EXERCISE BRIEF
Your task is to return, exactly, the run of lines starting at the line holding "cad_parts[node].hide_render = cad_parts[node].hide_viewport" and ending at the line holding "# Small helpers", both ends included and no other lines.

PROVIDED DATA
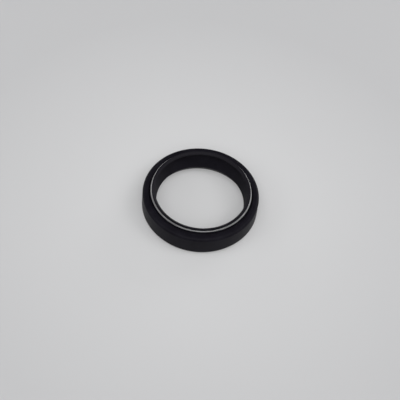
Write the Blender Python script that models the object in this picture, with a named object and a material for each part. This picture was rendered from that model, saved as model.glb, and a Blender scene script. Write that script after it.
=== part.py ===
# Fork seal for a motorcycle: one moulded rubber ring with two sprung lips, lying on its foot.
# The upper lip stands clear on top of the ring and wipes the fork tube. The lower lip hangs
# inside the recess under the ring and holds the oil. A garter spring closes each lip.
# Lengths are in metres, +Z is up, and the origin is on the axis at the level of the foot.

import math
from collections import namedtuple

import bmesh
import bpy
from mathutils import Vector

# Fork tube that slides through the seal
TUBE_RADIUS = 0.0215

# Hollow that parts the lips and holds their grease
HOLLOW_REACH = 0.0013           # from the tube out to the bottom of the hollow
HOLLOW_DROP = 0.00085           # from the land down to the middle of the hollow
HOLLOW_FILLET = 0.00050

# Lower lip, from its nose up to the ceiling of the recess behind it
LOWER_SQUEEZE = 0.0011          # how far the free edge reaches inside the tube's radius
NOSE_LIFT = 0.00042             # from the foot's level up to the nose
NOSE_CLEARANCE = 0.00070        # from the tube out to the inner side of the nose
TOE_HEIGHT = 0.0029             # from the nose up to the seat of the spring
TOE_REACH = 0.00010             # how far the ledge under the spring passes the coil's centre
LOWER_BACKING = 0.00055         # from the tube out to the bottom of the spring's seat
LOWER_SPRING_OFFSET = 0.00050   # from the lip's edge up to the middle of its spring
LOWER_BACK_REACH = 0.00145      # from the tube out to the lip's back, at the recess's ceiling
RECESS_HEADROOM = 0.0024        # from the spring's seat up to the ceiling of the recess
RECESS_FILLET = 0.00080

# Outer case: the wall that is pressed into the fork and the web that carries the lips
RECESS_GAP = 0.00080            # from the lower spring out to the case
RECESS_DRAFT = 0.00020          # how much wider the recess is at its mouth
CASE_WALL = 0.0024
WEB_THICKNESS = 0.00288         # from the ceiling of the recess up to the land on top
CHAMFER_WIDTH = 0.00086
CHAMFER_HEIGHT = 0.00155
TOP_CORNER = 0.0024

# Groove round the neck of the upper lip
NECK_WALL = 0.00060             # rubber between the hollow and the groove
GROOVE_WIDTH = 0.0008           # from the neck out to the land
GROOVE_SLOPE = 0.00040
GROOVE_DEPTH = 0.00080

# Upper lip
UPPER_SQUEEZE = 0.00020
UPPER_SEAT_RISE = 0.00046       # from the land up to the seat of the spring
UPPER_BACKING = 0.00074
UPPER_SPRING_OFFSET = 0.00034   # from the middle of the spring up to the lip's edge
RIM_THICKNESS = 0.00036         # rubber above the seat of the spring
RIM_INSET = 0.00010             # from the middle of the spring in to the rim's outer side
RIM_WIDTH = 0.00040
RIM_FILLET = 0.00018
RIM_ROUND = 0.00060             # radius where the rim runs into the bevel inside the lip

# Garter springs, each drawn as the ring that its closed coil fills
UPPER_COIL = 0.0009             # outer diameter of the coil
LOWER_COIL = 0.0015
SPRING_CLEARANCE = 0.00025      # between a coil and its seat
UPPER_SEAT_ARC = (96, 235)      # degrees round the spring that its seat covers, from above it
LOWER_SEAT_ARC = (115, 255)

LIP_EDGE = 0.00008              # radius of a lip's working edge
SOFT_EDGE = 0.00030             # radius of the other moulded edges
FINE_EDGE = 0.00015             # radius of the edges beside a narrow flat

TURN_STEPS = 72                 # flats round the axis, the same on every piece
COIL_SIDES = 8
ARC_ERROR = 0.000027            # how far a flat may stray from the arc that it stands for
FILLET_SHARE = 0.98             # most of a side that the fillets at its two ends take up
SHARP_ANGLE = 35                # degrees between two faces from which their edge shows

Spring = namedtuple("Spring", "radius height coil seat")
Corner = namedtuple("Corner", "at fillet")


def spring_place(backing, coil_diameter, seat_bottom):
    """Where a spring lies: its ring's radius and height, its coil's radius, its seat's radius."""
    coil = coil_diameter / 2
    seat = coil + SPRING_CLEARANCE
    return Spring(TUBE_RADIUS + backing + seat, seat_bottom + seat, coil, seat)


lower_spring = spring_place(LOWER_BACKING, LOWER_COIL, NOSE_LIFT + TOE_HEIGHT)
ceiling = lower_spring.height + lower_spring.seat + RECESS_HEADROOM
land = ceiling + WEB_THICKNESS
upper_spring = spring_place(UPPER_BACKING, UPPER_COIL, land + UPPER_SEAT_RISE)
rim_top = upper_spring.height + upper_spring.seat + RIM_THICKNESS

hollow = TUBE_RADIUS + HOLLOW_REACH
recess_radius = lower_spring.radius + lower_spring.coil + RECESS_GAP
wall_radius = recess_radius + CASE_WALL


def clear_scene():
    for thing in list(bpy.data.objects):
        bpy.data.objects.remove(thing, do_unlink=True)


def corner(radius, height, fillet=0.0):
    return Corner(Vector((radius, height)), fillet)


def arc_points(centre, radius, start, sweep):
    """Points along an arc, with as many flats as its radius needs."""
    widest = 2 * math.acos(1 - min(ARC_ERROR / radius, 0.5))
    steps = max(1, math.ceil(abs(sweep) / widest))
    angles = [start + sweep * step / steps for step in range(steps + 1)]
    return [centre + radius * Vector((math.cos(angle), math.sin(angle))) for angle in angles]


def seat_arc(spring, arc):
    """Corners round the inner side of a spring, from above it to below it."""
    first, last = map(math.radians, arc)
    centre = Vector((spring.radius, spring.height))
    return [Corner(point, 0.0) for point in arc_points(centre, spring.seat, first, last - first)]


def fillet_points(before, middle, after, reach):
    """The arc that replaces a corner and touches both its sides at that reach from it."""
    if reach == 0.0:
        return [middle.at]
    to_before = (before.at - middle.at).normalized()
    to_after = (after.at - middle.at).normalized()
    half = to_before.angle(to_after) / 2
    centre = middle.at + (to_before + to_after).normalized() * reach / math.cos(half)
    start = middle.at + to_before * reach - centre
    end = middle.at + to_after * reach - centre
    first = math.atan2(start.y, start.x)
    sweep = math.remainder(math.atan2(end.y, end.x) - first, math.tau)
    return arc_points(centre, reach * math.tan(half), first, sweep)


def rounded(corners):
    """A closed outline with every fillet drawn in. A fillet gives way to a short side."""
    count = len(corners)
    around = [(corners[i - 1], corners[i], corners[(i + 1) % count]) for i in range(count)]
    reaches = []
    for before, middle, after in around:
        half = (before.at - middle.at).angle(after.at - middle.at) / 2
        reaches.append(middle.fillet / math.tan(half))
    shares = []
    for i in range(count):
        side = (corners[(i + 1) % count].at - corners[i].at).length
        shares.append(FILLET_SHARE * side / max(reaches[i] + reaches[(i + 1) % count], side))
    outline = []
    for i in range(count):
        reach = reaches[i] * min(1.0, shares[i - 1], shares[i])
        outline += fillet_points(*around[i], reach)
    return outline


def case_corners():
    """Down the outer wall, across the foot and up to the ceiling of the recess."""
    return [corner(wall_radius, land, TOP_CORNER),
            corner(wall_radius, CHAMFER_HEIGHT, SOFT_EDGE),
            corner(wall_radius - CHAMFER_WIDTH, 0.0, SOFT_EDGE),
            corner(recess_radius + RECESS_DRAFT, 0.0, FINE_EDGE),
            corner(recess_radius, ceiling, RECESS_FILLET)]


def lower_lip_corners():
    """Down the back of the lower lip, round its spring and its nose, and up to its edge."""
    toe = lower_spring.radius + TOE_REACH
    edge = lower_spring.height - LOWER_SPRING_OFFSET
    back = corner(TUBE_RADIUS + LOWER_BACK_REACH, ceiling, RECESS_FILLET)
    front = [corner(toe, NOSE_LIFT + TOE_HEIGHT, SOFT_EDGE),
             corner(toe, NOSE_LIFT, SOFT_EDGE),
             corner(TUBE_RADIUS + NOSE_CLEARANCE, NOSE_LIFT, SOFT_EDGE),
             corner(TUBE_RADIUS - LOWER_SQUEEZE, edge, LIP_EDGE)]
    return [back] + seat_arc(lower_spring, LOWER_SEAT_ARC) + front


def upper_lip_corners():
    """Out of the hollow, over the upper lip's edge and rim, and down round its spring."""
    edge = upper_spring.height + UPPER_SPRING_OFFSET
    rim = upper_spring.radius - RIM_INSET
    front = [corner(hollow, land - HOLLOW_DROP, HOLLOW_FILLET),
             corner(TUBE_RADIUS - UPPER_SQUEEZE, edge, LIP_EDGE),
             corner(rim - RIM_WIDTH, rim_top, RIM_ROUND),
             corner(rim, rim_top, RIM_FILLET)]
    return front + seat_arc(upper_spring, UPPER_SEAT_ARC)


def neck_corners():
    """From the foot of the upper lip's neck out to the land."""
    neck = hollow + NECK_WALL
    land_start = neck + GROOVE_WIDTH
    floor = land - GROOVE_DEPTH
    return [corner(neck, floor, SOFT_EDGE),
            corner(land_start - GROOVE_SLOPE, floor, FINE_EDGE),
            corner(land_start, land, FINE_EDGE)]


def ring_outline(spring):
    """Section of a garter spring, run round so that its outer side goes down."""
    angles = [-math.tau * side / COIL_SIDES for side in range(COIL_SIDES)]
    centre = Vector((spring.radius, spring.height))
    return [centre + spring.coil * Vector((math.cos(angle), math.sin(angle))) for angle in angles]


def material(name, colour, roughness, metallic):
    made = bpy.data.materials.new(name)
    made.use_nodes = True
    shader = made.node_tree.nodes["Principled BSDF"]
    shader.inputs["Base Color"].default_value = (*colour, 1.0)
    shader.inputs["Roughness"].default_value = roughness
    shader.inputs["Metallic"].default_value = metallic
    return made


def black_rubber():
    return material("black_rubber", (0.012, 0.012, 0.014), 0.55, 0.0)


def spring_steel(name):
    return material(name, (0.62, 0.62, 0.60), 0.30, 1.0)


def turned(name, outline, finish):
    """Turns a closed outline once round the Z axis into a solid ring."""
    shape = bmesh.new()
    points = [shape.verts.new((point.x, 0.0, point.y)) for point in outline]
    edges = [shape.edges.new((points[i - 1], points[i])) for i in range(len(points))]
    bmesh.ops.spin(shape, geom=points + edges, cent=(0.0, 0.0, 0.0), axis=(0.0, 0.0, 1.0),
                   angle=math.tau, steps=TURN_STEPS, use_merge=True, use_duplicate=False)
    bmesh.ops.recalc_face_normals(shape, faces=shape.faces)
    mesh = bpy.data.meshes.new(name)
    shape.to_mesh(mesh)
    shape.free()
    mesh.shade_smooth()
    mesh.set_sharp_from_angle(angle=math.radians(SHARP_ANGLE))
    mesh.materials.append(finish)
    piece = bpy.data.objects.new(name, mesh)
    bpy.context.scene.collection.objects.link(piece)


def seal_body():
    corners = case_corners() + lower_lip_corners() + upper_lip_corners() + neck_corners()
    turned("seal_body", rounded(corners), black_rubber())


def upper_garter_spring():
    turned("upper_garter_spring", ring_outline(upper_spring), spring_steel("upper_spring_steel"))


def lower_garter_spring():
    turned("lower_garter_spring", ring_outline(lower_spring), spring_steel("lower_spring_steel"))


clear_scene()
seal_body()
upper_garter_spring()
lower_garter_spring()
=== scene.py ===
# Looks of the fork seal: a moulded black rubber ring with two sprung lips, lying on its foot.
# The rubber is turned from its section, and each garter spring is a coil of real wire.
# Everything is in metres unless a note says otherwise.

import math

import bpy
from mathutils import Matrix, Vector


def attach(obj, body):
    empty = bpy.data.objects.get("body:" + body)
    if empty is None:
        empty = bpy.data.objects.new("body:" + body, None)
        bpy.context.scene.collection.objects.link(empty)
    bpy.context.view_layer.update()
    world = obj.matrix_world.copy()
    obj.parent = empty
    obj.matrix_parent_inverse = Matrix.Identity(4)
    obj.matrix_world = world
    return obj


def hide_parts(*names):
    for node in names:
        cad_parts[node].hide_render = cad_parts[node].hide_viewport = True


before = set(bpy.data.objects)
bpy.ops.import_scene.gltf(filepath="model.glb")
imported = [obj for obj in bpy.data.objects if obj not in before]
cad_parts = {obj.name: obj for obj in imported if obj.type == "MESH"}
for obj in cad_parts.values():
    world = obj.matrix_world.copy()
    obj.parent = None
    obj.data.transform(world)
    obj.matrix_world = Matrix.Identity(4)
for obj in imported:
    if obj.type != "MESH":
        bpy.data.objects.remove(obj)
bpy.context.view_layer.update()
print("frame loaded:", sorted(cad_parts))

mm = 0.001
mergeGap = 0.002 * mm    # points nearer than this are the same point


# Small helpers

def deselectAll():
    if bpy.context.mode != "OBJECT":
        bpy.ops.object.mode_set(mode="OBJECT")
    bpy.ops.object.select_all(action="DESELECT")


def settlePiece(piece):
    # the object goes to the origin and its place goes into its mesh
    deselectAll()
    bpy.context.view_layer.objects.active = piece
    piece.select_set(True)
    bpy.ops.object.transform_apply(location=True, rotation=True, scale=True)


def namePiece(name):
    piece = bpy.context.object
    piece.name = name
    piece.data.name = name
    return piece


def dressPiece(piece, material, node):
    piece.data.materials.clear()
    piece.data.materials.append(material)
    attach(piece, "root")
    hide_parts(node)


# Node materials

def newMaterial(name):
    material = bpy.data.materials.new(name)
    material.use_nodes = True
    return material


def addNode(material, kind, settings=None, inputs=None):
    node = material.node_tree.nodes.new(kind)
    for key, value in (settings or {}).items():
        setattr(node, key, value)
    for key, value in (inputs or {}).items():
        node.inputs[key].default_value = value
    return node


def join(material, source, target):
    material.node_tree.links.new(source, target)


def addRange(material, value, low, high, outLow, outHigh):
    node = addNode(material, "ShaderNodeMapRange", {"clamp": True},
                   {"From Min": low, "From Max": high, "To Min": outLow, "To Max": outHigh})
    join(material, value, node.inputs["Value"])
    return node.outputs["Result"]


def addNoise(material, vector, scale, detail=3.0, roughness=0.5):
    node = addNode(material, "ShaderNodeTexNoise", {"noise_dimensions": "3D"},
                   {"Scale": scale, "Detail": detail, "Roughness": roughness})
    join(material, vector, node.inputs["Vector"])
    return node.outputs["Fac"]


def addMath(material, operation, first, second=None):
    node = addNode(material, "ShaderNodeMath", {"operation": operation})
    for slot, value in enumerate((first, second)):
        if value is None:
            continue
        if isinstance(value, (int, float)):
            node.inputs[slot].default_value = value
        else:
            join(material, value, node.inputs[slot])
    return node.outputs["Value"]


def addBump(material, height, distance, strength, below=None):
    node = addNode(material, "ShaderNodeBump", None, {"Distance": distance, "Strength": strength})
    join(material, height, node.inputs["Height"])
    if below is not None:
        join(material, below, node.inputs["Normal"])
    return node.outputs["Normal"]


def addColourMix(material, amount, first, second):
    node = addNode(material, "ShaderNodeMix", {"data_type": "RGBA"})
    for slot, colour in ((6, first), (7, second)):
        if isinstance(colour, tuple):
            node.inputs[slot].default_value = (*colour, 1.0)
        else:
            join(material, colour, node.inputs[slot])
    join(material, amount, node.inputs[0])
    return node.outputs[2]


turnedDrift = 0.02       # how slowly a turned pattern changes on its way round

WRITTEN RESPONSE
        cad_parts[node].hide_render = cad_parts[node].hide_viewport = True


before = set(bpy.data.objects)
bpy.ops.import_scene.gltf(filepath="model.glb")
imported = [obj for obj in bpy.data.objects if obj not in before]
cad_parts = {obj.name: obj for obj in imported if obj.type == "MESH"}
for obj in cad_parts.values():
    world = obj.matrix_world.copy()
    obj.parent = None
    obj.data.transform(world)
    obj.matrix_world = Matrix.Identity(4)
for obj in imported:
    if obj.type != "MESH":
        bpy.data.objects.remove(obj)
bpy.context.view_layer.update()
print("frame loaded:", sorted(cad_parts))

mm = 0.001
mergeGap = 0.002 * mm    # points nearer than this are the same point


# Small helpers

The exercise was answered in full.